======== Dataset content
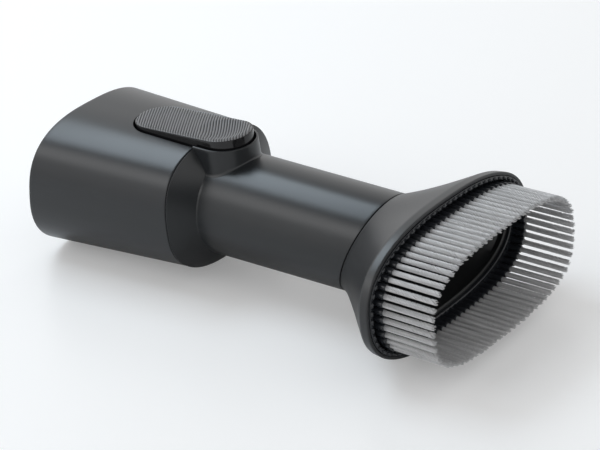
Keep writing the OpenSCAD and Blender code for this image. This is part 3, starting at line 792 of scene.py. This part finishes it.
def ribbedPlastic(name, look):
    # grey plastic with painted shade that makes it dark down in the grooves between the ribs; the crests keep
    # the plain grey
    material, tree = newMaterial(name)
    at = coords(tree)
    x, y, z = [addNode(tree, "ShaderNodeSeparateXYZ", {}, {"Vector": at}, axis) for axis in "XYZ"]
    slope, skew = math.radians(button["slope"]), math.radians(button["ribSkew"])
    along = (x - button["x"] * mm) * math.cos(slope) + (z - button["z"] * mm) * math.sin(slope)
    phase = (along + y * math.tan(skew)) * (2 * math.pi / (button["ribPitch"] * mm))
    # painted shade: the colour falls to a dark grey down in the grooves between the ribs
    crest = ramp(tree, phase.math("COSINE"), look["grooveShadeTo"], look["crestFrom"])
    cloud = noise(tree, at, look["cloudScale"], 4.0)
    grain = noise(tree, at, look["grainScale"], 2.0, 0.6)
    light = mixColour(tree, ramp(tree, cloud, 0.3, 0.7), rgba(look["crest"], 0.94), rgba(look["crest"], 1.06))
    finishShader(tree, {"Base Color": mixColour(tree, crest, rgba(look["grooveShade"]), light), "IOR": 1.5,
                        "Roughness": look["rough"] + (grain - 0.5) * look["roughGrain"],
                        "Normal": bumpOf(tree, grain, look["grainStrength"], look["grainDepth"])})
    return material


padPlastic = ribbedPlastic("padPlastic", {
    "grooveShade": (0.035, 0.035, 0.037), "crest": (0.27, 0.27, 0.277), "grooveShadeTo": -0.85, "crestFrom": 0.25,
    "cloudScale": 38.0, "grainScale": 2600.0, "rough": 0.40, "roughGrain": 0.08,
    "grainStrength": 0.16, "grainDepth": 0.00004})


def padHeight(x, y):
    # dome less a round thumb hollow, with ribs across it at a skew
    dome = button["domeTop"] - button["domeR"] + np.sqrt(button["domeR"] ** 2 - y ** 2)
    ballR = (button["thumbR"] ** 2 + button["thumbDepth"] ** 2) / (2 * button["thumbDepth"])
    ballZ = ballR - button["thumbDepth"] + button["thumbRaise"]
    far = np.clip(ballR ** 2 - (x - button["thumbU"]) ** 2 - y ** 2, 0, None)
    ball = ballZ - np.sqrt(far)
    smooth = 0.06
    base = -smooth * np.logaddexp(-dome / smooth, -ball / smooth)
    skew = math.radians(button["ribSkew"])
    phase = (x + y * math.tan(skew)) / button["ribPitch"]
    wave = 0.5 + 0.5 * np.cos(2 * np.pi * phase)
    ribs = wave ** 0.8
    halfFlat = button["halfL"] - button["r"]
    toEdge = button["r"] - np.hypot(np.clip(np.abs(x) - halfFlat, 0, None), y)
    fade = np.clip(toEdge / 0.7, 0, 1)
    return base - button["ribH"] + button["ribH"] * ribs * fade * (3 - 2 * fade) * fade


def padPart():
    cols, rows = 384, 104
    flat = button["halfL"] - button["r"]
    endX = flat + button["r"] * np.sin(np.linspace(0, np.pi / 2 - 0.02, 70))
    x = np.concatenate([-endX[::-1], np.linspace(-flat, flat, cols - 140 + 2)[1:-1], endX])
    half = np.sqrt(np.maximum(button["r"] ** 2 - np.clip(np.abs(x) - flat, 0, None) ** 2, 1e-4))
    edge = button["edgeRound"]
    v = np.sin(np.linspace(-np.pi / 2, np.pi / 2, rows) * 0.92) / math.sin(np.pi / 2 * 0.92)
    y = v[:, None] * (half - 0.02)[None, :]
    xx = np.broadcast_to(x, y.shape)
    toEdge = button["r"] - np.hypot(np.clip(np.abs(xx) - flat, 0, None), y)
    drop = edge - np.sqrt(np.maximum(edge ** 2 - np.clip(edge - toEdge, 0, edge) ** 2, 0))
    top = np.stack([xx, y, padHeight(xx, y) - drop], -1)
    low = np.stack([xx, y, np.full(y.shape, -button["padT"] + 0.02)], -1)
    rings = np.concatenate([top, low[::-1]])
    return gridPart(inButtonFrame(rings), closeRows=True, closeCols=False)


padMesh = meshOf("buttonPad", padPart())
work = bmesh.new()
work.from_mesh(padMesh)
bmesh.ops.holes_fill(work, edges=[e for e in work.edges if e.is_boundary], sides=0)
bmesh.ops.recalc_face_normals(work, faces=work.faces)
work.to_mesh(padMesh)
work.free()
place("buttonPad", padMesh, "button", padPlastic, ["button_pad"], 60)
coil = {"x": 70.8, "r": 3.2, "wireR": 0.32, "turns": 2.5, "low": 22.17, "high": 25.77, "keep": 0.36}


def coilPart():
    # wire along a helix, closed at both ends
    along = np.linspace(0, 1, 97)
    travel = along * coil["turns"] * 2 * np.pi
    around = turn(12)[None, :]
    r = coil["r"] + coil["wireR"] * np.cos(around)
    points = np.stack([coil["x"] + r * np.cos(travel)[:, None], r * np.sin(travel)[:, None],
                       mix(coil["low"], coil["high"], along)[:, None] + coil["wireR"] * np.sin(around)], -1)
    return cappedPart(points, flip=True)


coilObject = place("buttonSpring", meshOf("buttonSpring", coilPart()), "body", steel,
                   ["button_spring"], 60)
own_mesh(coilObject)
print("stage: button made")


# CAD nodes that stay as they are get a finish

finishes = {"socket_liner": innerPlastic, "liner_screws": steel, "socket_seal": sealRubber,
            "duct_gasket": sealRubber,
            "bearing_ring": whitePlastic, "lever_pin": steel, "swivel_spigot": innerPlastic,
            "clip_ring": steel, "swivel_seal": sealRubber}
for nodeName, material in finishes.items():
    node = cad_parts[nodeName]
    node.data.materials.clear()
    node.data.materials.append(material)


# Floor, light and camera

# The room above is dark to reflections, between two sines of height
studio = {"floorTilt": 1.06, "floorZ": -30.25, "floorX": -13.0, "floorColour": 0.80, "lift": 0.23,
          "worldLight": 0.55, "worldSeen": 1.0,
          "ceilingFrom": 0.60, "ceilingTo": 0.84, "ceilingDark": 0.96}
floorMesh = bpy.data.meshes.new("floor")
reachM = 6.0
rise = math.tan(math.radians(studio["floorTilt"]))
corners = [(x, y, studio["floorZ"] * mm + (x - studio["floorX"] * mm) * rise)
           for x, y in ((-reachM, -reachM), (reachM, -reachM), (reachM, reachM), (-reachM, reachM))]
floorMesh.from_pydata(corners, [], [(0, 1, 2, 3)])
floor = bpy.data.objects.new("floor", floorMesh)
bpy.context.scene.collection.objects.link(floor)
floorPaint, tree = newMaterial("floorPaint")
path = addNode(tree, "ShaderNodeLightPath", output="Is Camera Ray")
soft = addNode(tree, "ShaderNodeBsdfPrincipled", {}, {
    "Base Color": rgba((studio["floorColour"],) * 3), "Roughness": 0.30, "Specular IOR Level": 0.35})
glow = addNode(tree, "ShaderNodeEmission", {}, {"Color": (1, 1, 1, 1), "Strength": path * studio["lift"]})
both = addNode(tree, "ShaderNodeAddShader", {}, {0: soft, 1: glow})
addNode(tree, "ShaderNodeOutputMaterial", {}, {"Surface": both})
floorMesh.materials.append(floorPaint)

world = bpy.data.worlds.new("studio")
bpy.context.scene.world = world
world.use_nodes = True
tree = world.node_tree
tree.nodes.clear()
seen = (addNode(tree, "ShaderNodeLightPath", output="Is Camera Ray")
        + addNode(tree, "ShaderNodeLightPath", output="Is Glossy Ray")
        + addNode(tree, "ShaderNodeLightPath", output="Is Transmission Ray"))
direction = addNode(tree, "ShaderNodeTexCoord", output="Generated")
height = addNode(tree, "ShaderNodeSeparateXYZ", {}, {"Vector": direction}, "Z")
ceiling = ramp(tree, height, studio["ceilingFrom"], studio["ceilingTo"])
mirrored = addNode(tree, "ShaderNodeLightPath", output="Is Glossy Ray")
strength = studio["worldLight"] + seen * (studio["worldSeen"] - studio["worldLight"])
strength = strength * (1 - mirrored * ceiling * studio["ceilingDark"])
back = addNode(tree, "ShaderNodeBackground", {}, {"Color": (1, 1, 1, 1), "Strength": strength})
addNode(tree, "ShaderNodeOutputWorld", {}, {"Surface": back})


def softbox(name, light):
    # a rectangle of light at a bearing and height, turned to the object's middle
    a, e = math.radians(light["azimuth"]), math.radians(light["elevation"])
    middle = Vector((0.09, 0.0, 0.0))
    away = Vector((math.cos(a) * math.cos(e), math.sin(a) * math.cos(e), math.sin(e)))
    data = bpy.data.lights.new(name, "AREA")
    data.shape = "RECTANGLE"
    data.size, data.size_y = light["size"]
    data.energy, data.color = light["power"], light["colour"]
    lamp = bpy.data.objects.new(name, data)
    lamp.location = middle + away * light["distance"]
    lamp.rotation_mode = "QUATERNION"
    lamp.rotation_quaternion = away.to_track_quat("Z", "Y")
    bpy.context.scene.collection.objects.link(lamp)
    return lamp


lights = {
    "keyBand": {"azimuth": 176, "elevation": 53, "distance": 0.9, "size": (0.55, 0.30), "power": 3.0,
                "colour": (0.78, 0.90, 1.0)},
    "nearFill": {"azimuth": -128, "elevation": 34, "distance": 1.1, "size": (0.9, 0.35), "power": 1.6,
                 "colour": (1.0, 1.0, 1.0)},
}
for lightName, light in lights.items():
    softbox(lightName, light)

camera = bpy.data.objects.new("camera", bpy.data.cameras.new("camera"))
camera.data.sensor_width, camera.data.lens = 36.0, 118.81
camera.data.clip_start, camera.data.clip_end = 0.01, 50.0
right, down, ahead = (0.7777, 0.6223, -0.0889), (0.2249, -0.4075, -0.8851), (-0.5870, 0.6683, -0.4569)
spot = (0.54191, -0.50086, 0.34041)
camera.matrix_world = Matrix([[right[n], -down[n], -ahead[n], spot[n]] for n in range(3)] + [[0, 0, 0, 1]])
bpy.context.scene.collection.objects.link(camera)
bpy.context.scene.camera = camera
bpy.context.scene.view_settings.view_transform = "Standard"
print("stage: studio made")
================
Exactly repeat the lines running from the top of the listing to the line bearing "return material", both of those lines included, and only them.

*Output of the task*
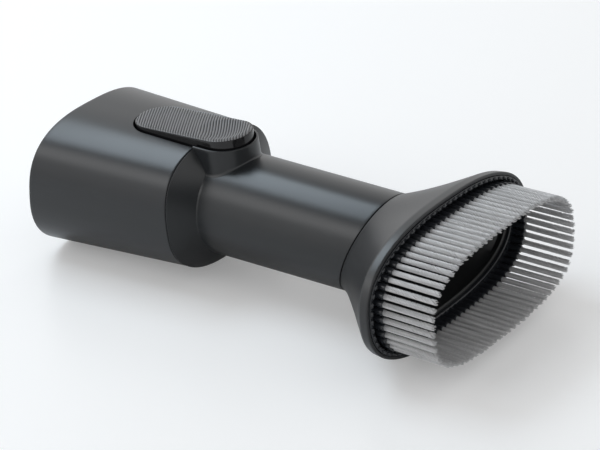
Keep writing the OpenSCAD and Blender code for this image. This is part 3, starting at line 792 of scene.py. This part finishes it.
def ribbedPlastic(name, look):
    # grey plastic with painted shade that makes it dark down in the grooves between the ribs; the crests keep
    # the plain grey
    material, tree = newMaterial(name)
    at = coords(tree)
    x, y, z = [addNode(tree, "ShaderNodeSeparateXYZ", {}, {"Vector": at}, axis) for axis in "XYZ"]
    slope, skew = math.radians(button["slope"]), math.radians(button["ribSkew"])
    along = (x - button["x"] * mm) * math.cos(slope) + (z - button["z"] * mm) * math.sin(slope)
    phase = (along + y * math.tan(skew)) * (2 * math.pi / (button["ribPitch"] * mm))
    # painted shade: the colour falls to a dark grey down in the grooves between the ribs
    crest = ramp(tree, phase.math("COSINE"), look["grooveShadeTo"], look["crestFrom"])
    cloud = noise(tree, at, look["cloudScale"], 4.0)
    grain = noise(tree, at, look["grainScale"], 2.0, 0.6)
    light = mixColour(tree, ramp(tree, cloud, 0.3, 0.7), rgba(look["crest"], 0.94), rgba(look["crest"], 1.06))
    finishShader(tree, {"Base Color": mixColour(tree, crest, rgba(look["grooveShade"]), light), "IOR": 1.5,
                        "Roughness": look["rough"] + (grain - 0.5) * look["roughGrain"],
                        "Normal": bumpOf(tree, grain, look["grainStrength"], look["grainDepth"])})
    return material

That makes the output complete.